Founded in 1999 by Moore, Twomey and producer Paul Young, Cartoon Saloon has arrived at these heights by doing everything they weren’t supposed to – making uncompromising, authentically Irish, hand-drawn animation in Moore and Stewart’s hometown. No one is more surprised than they are about how it’s all turned out.

St Mary’s Cathedral in Kilkenny, Ireland. Wolfwalkers is set in the town and the surrounding area. Photo: Shutterstock

“People just told us we were mad,” says Moore, chuckling. “Once you put down even the tiniest little root in a place, it’s very hard to move,” says Stewart. “There was talk along the way to have an LA studio or even a Dublin office. Instead, it just grew and grew and grew.”

Wolfwalkers is a fitting pinnacle for Cartoon Saloon because it’s set right in Kilkenny. The film, streaming on Apple TV+ and recently brought back into cinemas, is about Robyn, the daughter of a British soldier in 17th-century Ireland, who comes upon a “wolfwalker” – a human who can take the form of a wolf.

That, naturally, comes from mythology, but the historical backdrop of Wolfwalkers is true; this is the time of Oliver Cromwell’s brutal invasion of Ireland.

Set between the woodcut-styled drawings of the British-controlled castle and incredibly lush, swirling forests, Wolfwalkers is – like Cartoon Saloon, itself – a tale of reclamation.

“I definitely felt these three movies that I directed and co-directed were about speaking back to the next-generation stuff that I was afraid was going to be completely lost,” Moore says by Zoom from Kilkenny, alongside Stewart.

“I had grown up being completely immersed in Batman comics and Japanese and American cartoons and didn’t realise this was all around me.”

Mebh Óg Mactíre, voiced by Eva Whittaker (left) and Robyn Goodfellowe, voiced by Honor Kneafsey, in a scene from the Oscar-nominated animated film Wolfwalkers. Photo: AP

Often, their surroundings play directly into the films.

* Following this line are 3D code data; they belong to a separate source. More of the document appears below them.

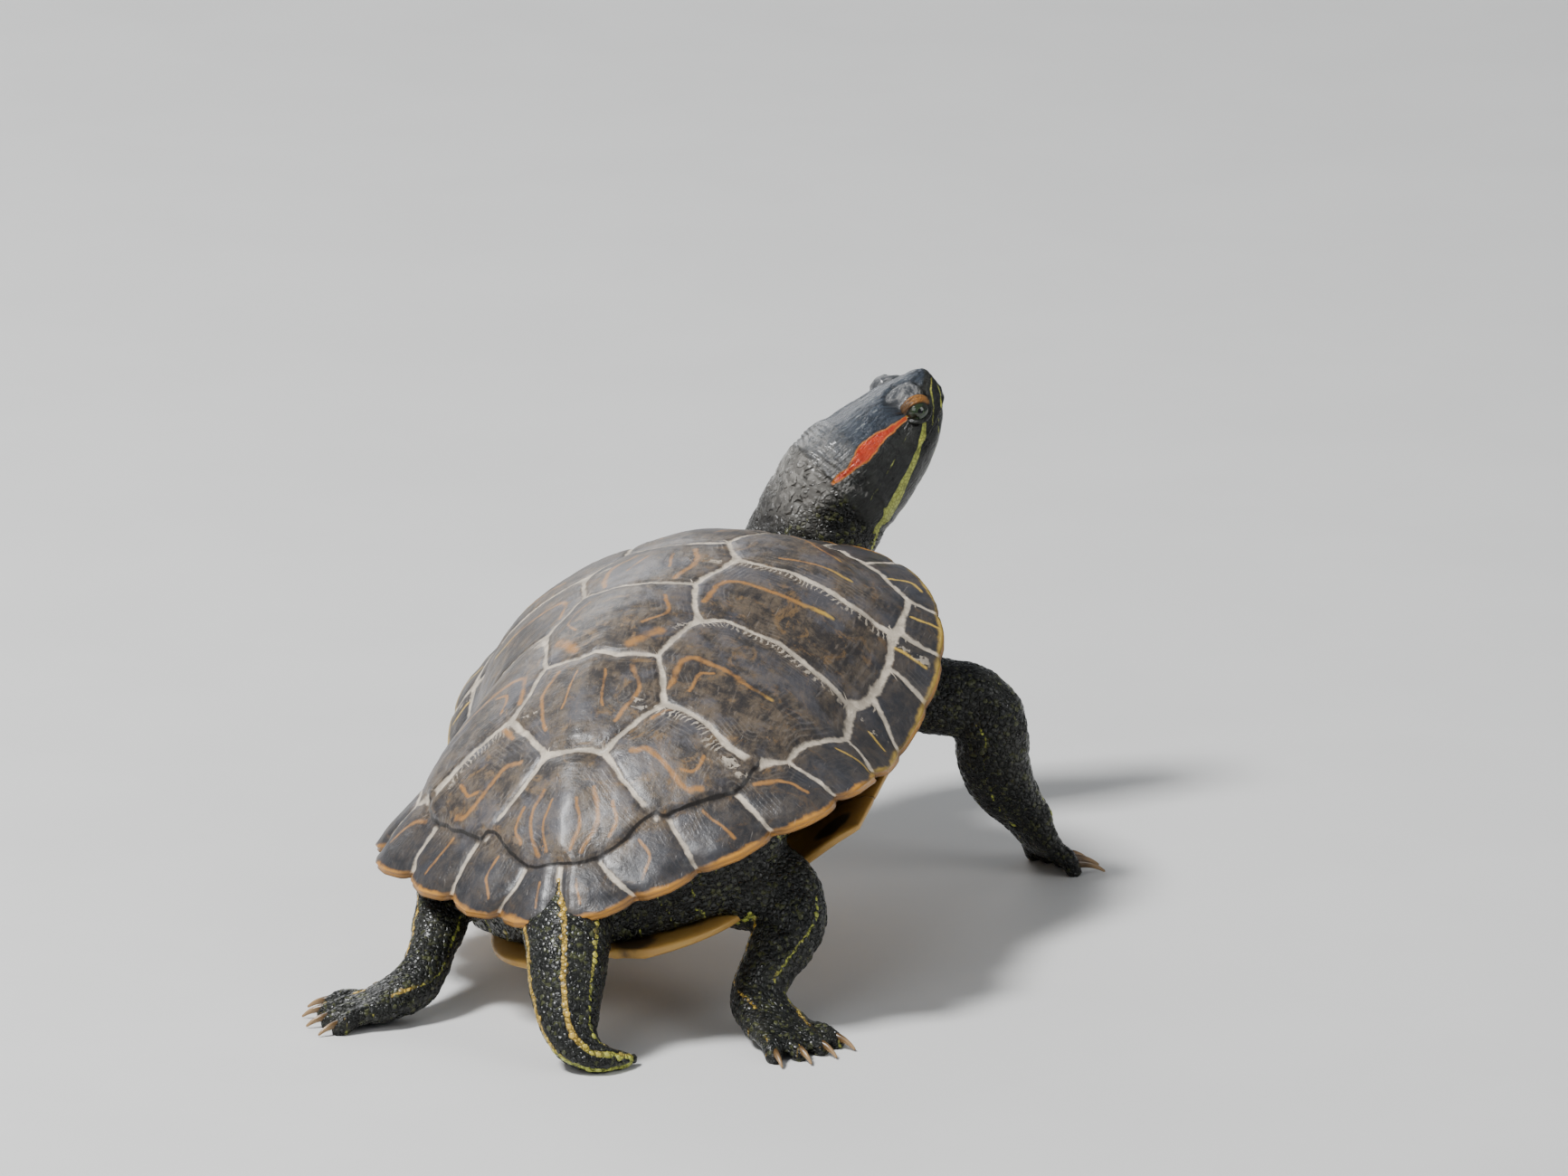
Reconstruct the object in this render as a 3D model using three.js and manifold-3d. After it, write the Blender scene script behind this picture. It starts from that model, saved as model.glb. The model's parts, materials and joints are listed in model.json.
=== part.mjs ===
// A red-eared slider (Trachemys scripta elegans), an adult male that basks with its head raised.
//
// Millimetres, +Z up, the floor at z = 0. The turtle faces -Y and its left side is +X.
// The shell is drawn in a frame of its own, centred between its front and rear tips, and that frame
// is then pitched nose up and rolled left side down. Limbs, neck and tail are lofts along smooth
// paths of stations, and each is parted at its joints by thin cuts.

import * as THREE from 'three';
import { mergeVertices } from 'three/addons/utils/BufferGeometryUtils.js';
import Module from 'manifold-3d';

const wasm = await Module();
wasm.setup();

// ---- Driving dimensions -------------------------------------------------------------------------

const SHELL_LENGTH = 190;          // straight carapace length
const SHELL_WIDTH = 149.9;         // carapace width, before the pinch at the bridge and the rear flare
const DOME_HEIGHT = 35.6;          // top of the dome above the plane of the two tips
const SHELL_CENTRE_HEIGHT = 56;    // of the shell's centre above the floor
const NOSE_UP = 12.3;              // degrees
const LEFT_DOWN = 12.2;            // degrees
const GAP = 0.3;                   // between pieces that touch

const HALF_LENGTH = SHELL_LENGTH / 2;
const HALF_WIDTH = SHELL_WIDTH / 2;

// Outline of the carapace: two superellipses that meet at the widest station.
const WIDEST_Y = 3.7;
const FRONT_ROUNDNESS = 2.06;
const REAR_ROUNDNESS = 1.58;
const PINCH = { share: 0.167, y: 0, reach: 28.3 };     // the bridge draws the sides in
const FLARE = { share: 0.08, y: 53, reach: 17.4 };     // the rear marginals spread
const NOTCH_DEPTH = 1.9;           // of the saw-toothed rear rim
const FRONT_LIFT = 2.7;            // rim above the tips' plane at the front, and at the rear
const REAR_LIFT = -3.6;
const SAG = { depth: 14.9, y: -3, reach: 33.3 };       // of the rim below that plane at the bridge

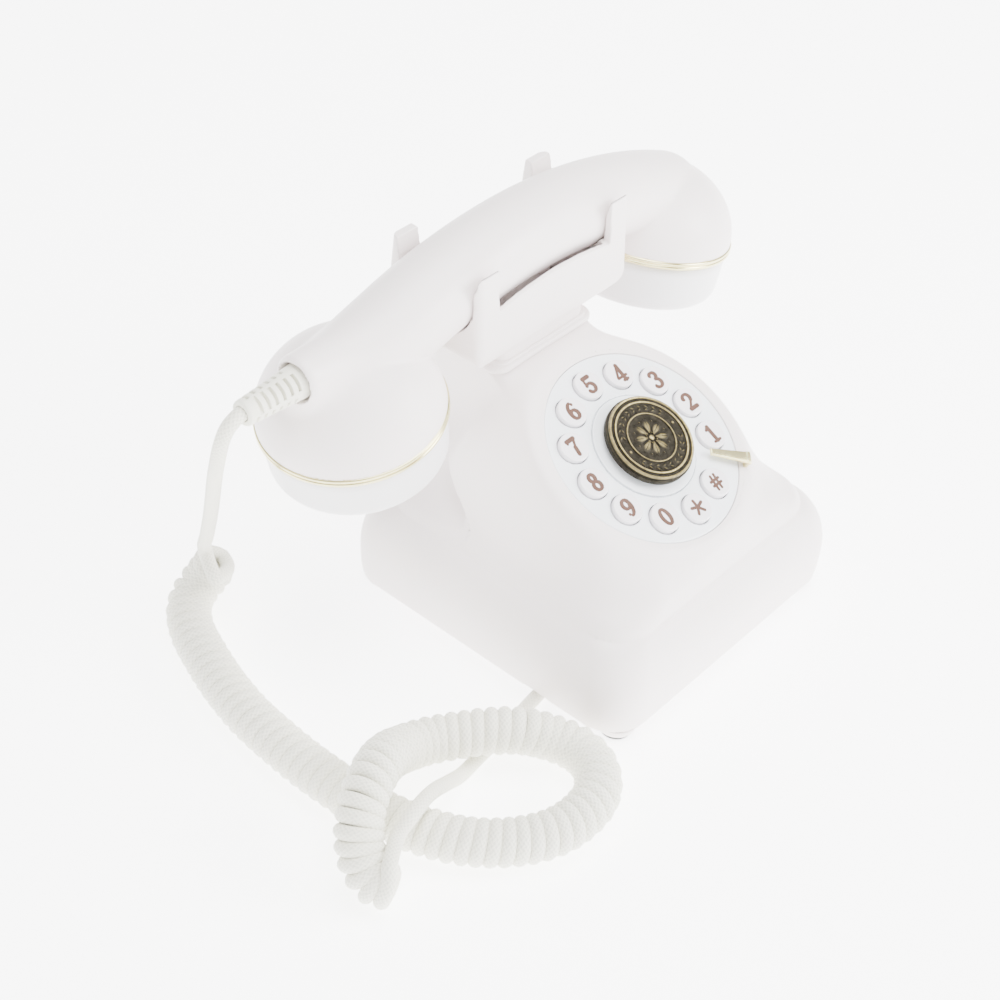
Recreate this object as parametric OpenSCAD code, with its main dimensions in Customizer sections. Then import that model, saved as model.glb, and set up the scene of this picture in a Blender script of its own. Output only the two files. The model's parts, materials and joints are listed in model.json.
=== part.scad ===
// Cradle desk telephone with a push-button dial, a lift-off handset and a curly cord.
// Frame: +X to the user's right, +Y to the back, +Z up. The origin is on the table,
// under the middle of the telephone without its cord. Millimetres.

/* [Base] */
// Half the width and depth of the square base at its widest level
base_half = 63.2; // [62:0.2:66]
// Middle of the base, forward of the origin because the handset overhangs the back
base_y = -7.2; // [-8:0.2:-6]
// Height of the underside above the table
underside_z = 5.5; // [5:0.5:7]
// Height of the soft edge between the base and the tower
tier_z = 37.5; // [36:0.5:39]
// Wall thickness of the housing
wall = 2.6; // [2:0.2:3]

/* [Dial] */
// Height of the dial centre at the level of the key tops
dial_z = 72; // [71:0.5:73]
// Dial centre, front to back
dial_y = -24.2; // [-25:0.2:-24]
// Tilt of the dial from the horizontal
dial_tilt = 27.1; // [26:0.1:28]
// Radius of the glossy dial plate
plate_r = 36.5; // [36:0.1:37]
// Radius of the circle of keys
key_circle_r = 27.6; // [27.4:0.1:27.8]
// Radius of one key cap
key_r = 5.4; // [5.2:0.05:5.8]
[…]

On a recent day, a stroll in Kilkenny’s Millennium Forest – planted 20 years ago with native trees – had Moore, contemplating the layers of sediment and history beneath him, musing about a possible Wolfwalkers spin-off.

Increasingly, they’re finding a flock of animators from across Europe eager to follow in their footsteps, as Ireland’s answer to Japan’s Studio Ghibli.

For Wolfwalkers, Moore showed the storyboard artists the intensely period-appropriate horror film The Witch for inspiration. One artist got so into capturing the era that she drew constellations as they were in the 1650 sky.

“When people come here, they’re taking a risk,” says Young. “They’re coming to live in your small town. You better have work for them when they get here.”

With a now teeming staff, the earlier, scrappier days of Cartoon Saloon are still vivid to the founders. When their first Oscar nomination was announced, for The Secret of Kells, they were in a meeting working out how to stay financially afloat for the next two months.

Moore (left) and producer Paul Young arrive at the 2015 Academy Awards in Los Angeles, the US, after Cartoon Saloon’s Song of the Sea was nominated for an Oscar for best animated feature. Photo: AP

“We survived, but it was tough times,” recalls Young. “At the early stage, the mistake we made was thinking: if we’ve got money, we’re hiring artists. I think what we needed was a few more account types.”

Twomey, who directed the studio’s Afghanistan-set 2017 feature The Breadwinner, disagrees. “But if we did, they would have definitely told us that there’s no money in independent film,” she says.

“It doesn’t make any sense. You should try to be like the big studios. And we would have lost all our freedom.

“I’m glad our hearts were in the right place, and our hands were in the right place.”

Stewart, art director on Kells, a concept artist for Laika’s ParaNorman and a painter, always believed hand-drawn animation had more potential.

Unlike digital technology, it doesn’t age. In Wolfwalkers, you can often see pencil lines have deliberately been left in. Moore wanted to be even more experimental on Wolfwalkers, playing with aspect ratios and perspectives.

Mebh Óg Mactíre, voiced by Eva Whittaker (left), and Robyn Goodfellowe, voiced by Honor Kneafsey, in a scene from Wolfwalkers. Photo: AP

“We kind of decided we didn’t want to do more after this. We wanted to take a break and reflect. Definitely for me, anyway,” he says.

“So I said, ‘Let’s try everything that we said we were going to do and either couldn’t afford to do, didn’t know how to pull it off or were wary of.’ And I don’t think we even scratched the surface. There’s still so much more.”

Stewart, a nature lover, had planned this year to reach the top of every peak in Ireland. Then came a lockdown that has since December limited everyone to within 5km (3 miles) of their home.

But Cartoon Saloon has still travelled around the world like never before. There’s even a billboard for Wolfwalkers on Sunset Boulevard in Los Angeles.

“We’ve never had that kind of attention before. I’d just love to have been there to take a picture of Tomm in front of one of those big billboards,” says Twomey. “I don’t think things will be the same for us after Wolfwalkers.”